Was auf den ersten Blick schon wie eine Trendwende aussieht, entpuppt sich bei genauerer Analyse als eine geschickte Mogelpackung, die leider keinem der anwesenden VRS-Mitglieder auffiel. Stellt man die entsprechenden monatlichen Pünktlichkeitswerte grafisch dar, ergibt sich folgendes Bild:
Man erkennt auf einen Blick, dass die Pünktlichkeitswerte im Juni 2013 miserabel waren und dass sich die Werte von 2014 nicht wesentlich von denen aus dem Jahr 2013 unterscheiden. Grund für die schlechten Werte im Juni 2013 waren die Züge der neuen Baureihe 430, die im Juni (und auch schon davor) mehrfach wegen klemmender Schiebetritte liegengeblieben waren, was für massive Verspätungen, teilweise auf allen Linien führte. Aus diesem Grund wurden diese Züge Anfang Juli aus dem Verkehr gezogen, wonach die Pünktlichkeitswerte sofort wieder nach oben schnellten.

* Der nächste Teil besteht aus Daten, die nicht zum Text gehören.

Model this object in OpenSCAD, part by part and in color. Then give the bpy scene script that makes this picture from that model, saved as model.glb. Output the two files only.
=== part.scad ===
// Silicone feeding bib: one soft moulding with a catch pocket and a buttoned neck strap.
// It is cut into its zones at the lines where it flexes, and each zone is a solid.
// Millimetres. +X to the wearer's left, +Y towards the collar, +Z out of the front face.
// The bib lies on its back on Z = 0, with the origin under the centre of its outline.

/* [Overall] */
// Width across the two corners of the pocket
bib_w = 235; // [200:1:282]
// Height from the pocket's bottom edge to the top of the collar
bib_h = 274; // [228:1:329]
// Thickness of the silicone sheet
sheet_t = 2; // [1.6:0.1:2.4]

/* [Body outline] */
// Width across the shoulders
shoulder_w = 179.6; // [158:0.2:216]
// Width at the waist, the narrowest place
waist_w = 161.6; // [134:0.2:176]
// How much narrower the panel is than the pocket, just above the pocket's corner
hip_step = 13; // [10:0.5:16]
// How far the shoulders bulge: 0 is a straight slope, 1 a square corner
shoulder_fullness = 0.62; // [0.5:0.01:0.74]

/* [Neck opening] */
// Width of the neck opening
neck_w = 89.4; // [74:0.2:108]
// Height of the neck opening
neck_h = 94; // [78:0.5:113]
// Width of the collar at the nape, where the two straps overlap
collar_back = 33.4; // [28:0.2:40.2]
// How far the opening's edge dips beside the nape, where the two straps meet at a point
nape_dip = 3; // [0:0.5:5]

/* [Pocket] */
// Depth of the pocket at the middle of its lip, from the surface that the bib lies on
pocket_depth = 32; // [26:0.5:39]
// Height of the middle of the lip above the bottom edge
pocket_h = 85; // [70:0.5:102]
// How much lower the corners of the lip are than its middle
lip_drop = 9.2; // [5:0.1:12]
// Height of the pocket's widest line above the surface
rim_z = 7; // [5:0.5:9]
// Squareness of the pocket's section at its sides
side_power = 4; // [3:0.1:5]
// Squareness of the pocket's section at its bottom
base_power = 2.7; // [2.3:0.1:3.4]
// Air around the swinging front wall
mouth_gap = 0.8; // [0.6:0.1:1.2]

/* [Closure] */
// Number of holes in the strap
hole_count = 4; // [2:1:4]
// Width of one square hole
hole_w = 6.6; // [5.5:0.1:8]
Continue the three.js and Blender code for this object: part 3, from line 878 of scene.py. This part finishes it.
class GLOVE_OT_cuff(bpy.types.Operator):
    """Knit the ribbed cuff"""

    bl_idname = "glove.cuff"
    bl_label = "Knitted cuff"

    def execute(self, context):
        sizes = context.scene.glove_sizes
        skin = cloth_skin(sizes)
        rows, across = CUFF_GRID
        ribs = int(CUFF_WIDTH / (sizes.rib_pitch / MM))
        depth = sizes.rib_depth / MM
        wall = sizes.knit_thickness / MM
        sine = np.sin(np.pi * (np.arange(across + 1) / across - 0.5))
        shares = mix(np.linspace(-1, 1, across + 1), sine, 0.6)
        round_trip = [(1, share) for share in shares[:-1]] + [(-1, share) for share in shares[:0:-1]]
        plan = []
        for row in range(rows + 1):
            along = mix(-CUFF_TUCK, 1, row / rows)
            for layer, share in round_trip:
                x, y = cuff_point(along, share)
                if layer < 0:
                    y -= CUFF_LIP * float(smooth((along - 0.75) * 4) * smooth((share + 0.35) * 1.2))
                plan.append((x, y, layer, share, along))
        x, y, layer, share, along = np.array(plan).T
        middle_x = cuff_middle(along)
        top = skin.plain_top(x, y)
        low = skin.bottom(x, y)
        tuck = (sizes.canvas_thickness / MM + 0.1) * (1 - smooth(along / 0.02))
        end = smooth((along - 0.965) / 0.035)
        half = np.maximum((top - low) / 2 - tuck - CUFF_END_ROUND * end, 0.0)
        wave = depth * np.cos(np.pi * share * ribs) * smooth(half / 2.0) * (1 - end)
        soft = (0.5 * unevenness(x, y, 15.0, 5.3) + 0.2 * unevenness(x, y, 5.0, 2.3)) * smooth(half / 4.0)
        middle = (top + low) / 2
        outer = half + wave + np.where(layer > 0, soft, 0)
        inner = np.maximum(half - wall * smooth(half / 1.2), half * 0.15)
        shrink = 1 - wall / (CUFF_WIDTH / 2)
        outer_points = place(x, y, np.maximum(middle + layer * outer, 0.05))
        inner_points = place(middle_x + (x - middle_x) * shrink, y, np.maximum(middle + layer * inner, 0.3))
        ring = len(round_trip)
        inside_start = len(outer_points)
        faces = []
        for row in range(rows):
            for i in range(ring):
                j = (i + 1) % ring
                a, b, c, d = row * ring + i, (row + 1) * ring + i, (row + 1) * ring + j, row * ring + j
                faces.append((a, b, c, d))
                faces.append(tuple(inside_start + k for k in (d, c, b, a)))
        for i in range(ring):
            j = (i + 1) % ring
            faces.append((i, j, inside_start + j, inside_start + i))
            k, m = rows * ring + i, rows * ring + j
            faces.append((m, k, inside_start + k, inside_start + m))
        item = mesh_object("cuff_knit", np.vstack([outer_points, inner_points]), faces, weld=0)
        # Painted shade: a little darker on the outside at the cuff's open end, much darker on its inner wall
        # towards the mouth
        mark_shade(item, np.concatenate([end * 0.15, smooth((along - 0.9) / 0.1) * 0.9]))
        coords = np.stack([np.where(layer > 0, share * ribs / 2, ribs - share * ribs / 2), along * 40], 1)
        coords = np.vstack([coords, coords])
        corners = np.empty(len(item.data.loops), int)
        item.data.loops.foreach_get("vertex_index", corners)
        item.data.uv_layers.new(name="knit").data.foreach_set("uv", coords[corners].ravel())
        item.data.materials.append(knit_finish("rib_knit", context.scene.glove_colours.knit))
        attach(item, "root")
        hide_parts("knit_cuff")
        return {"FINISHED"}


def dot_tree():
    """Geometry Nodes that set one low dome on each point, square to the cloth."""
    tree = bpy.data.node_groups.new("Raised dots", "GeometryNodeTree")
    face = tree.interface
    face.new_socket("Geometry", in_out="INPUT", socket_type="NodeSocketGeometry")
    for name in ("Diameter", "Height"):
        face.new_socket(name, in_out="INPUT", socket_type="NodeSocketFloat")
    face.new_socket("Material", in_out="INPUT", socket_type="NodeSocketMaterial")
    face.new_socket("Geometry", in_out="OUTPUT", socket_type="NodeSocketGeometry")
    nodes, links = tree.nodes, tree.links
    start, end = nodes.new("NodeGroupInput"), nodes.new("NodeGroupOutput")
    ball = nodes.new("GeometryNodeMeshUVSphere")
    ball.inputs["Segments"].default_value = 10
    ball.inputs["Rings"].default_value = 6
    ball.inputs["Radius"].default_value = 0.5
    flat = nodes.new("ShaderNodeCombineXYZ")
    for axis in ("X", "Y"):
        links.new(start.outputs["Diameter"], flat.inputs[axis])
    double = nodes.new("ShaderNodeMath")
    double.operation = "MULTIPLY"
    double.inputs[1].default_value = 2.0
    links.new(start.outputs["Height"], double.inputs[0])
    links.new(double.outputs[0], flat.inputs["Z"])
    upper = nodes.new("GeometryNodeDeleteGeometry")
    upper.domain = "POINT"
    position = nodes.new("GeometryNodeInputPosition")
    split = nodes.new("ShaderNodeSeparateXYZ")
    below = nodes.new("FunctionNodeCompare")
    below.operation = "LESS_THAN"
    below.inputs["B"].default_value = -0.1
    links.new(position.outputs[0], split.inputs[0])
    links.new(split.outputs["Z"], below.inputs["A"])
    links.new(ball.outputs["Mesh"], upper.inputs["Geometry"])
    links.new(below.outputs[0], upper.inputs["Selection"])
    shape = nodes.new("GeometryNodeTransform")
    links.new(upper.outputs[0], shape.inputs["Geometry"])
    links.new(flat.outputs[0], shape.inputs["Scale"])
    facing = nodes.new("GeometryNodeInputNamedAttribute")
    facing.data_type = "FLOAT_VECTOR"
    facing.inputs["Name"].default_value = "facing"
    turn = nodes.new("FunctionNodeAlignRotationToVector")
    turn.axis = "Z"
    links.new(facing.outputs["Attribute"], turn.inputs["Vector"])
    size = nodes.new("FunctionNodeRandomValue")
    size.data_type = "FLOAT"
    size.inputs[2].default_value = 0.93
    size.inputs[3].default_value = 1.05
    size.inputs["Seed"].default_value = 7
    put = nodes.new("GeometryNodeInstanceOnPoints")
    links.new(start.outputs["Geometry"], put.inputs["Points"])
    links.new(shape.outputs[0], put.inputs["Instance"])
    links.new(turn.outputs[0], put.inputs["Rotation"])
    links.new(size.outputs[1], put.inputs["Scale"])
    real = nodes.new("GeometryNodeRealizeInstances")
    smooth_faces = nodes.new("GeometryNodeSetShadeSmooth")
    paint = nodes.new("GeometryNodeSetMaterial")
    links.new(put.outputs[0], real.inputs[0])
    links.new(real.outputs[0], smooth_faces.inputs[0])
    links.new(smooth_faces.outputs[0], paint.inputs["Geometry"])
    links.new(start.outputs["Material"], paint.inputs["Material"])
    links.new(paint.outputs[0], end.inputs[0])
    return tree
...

Vergleicht man stattdessen nur die ersten 5 Monate der Halbjahre miteinander, ergibt sich ein anderes Bild. Bei der 3-Minuten-Pünktlichkeit ist der Wert 2014 auf dem Niveau von 2013 und bei der 6-Minuten-Pünktlichkeit sogar 0,3 % schlechter.
Machen wir uns also nichts vor:
Bis zu einer messbaren Verbesserung der Pünktlichkeit der S-Bahn Stuttgart ist es noch ein weiter Weg, und messbar heißt noch lange nicht spürbar. Ob die Anstrengungen und Investitionen der Bahn ausreichen um eine Trendwende auszulösen wird die Zukunft zeigen. Und in dieser wartet spätestens mit der Wiederinbetriebnahme der überarbeiteten Schiebetritte der neuen Baureihe 430 ein Faktor, der das System S-Bahn Stuttgart erneut negativ belasten wird. Selbst falls die Tritte problemlos ihren Dienst verrichten sollten, werden sich die Haltezeiten auf den Linien S1-S3 erneut verlängern.
Der aktuelle Slogan der S-Bahn Stuttgart lautet „Jede Sekunden zählt„.
Das ist zwar richtig, gilt jedoch auch in die andere, nicht beabsichtigte Richtung.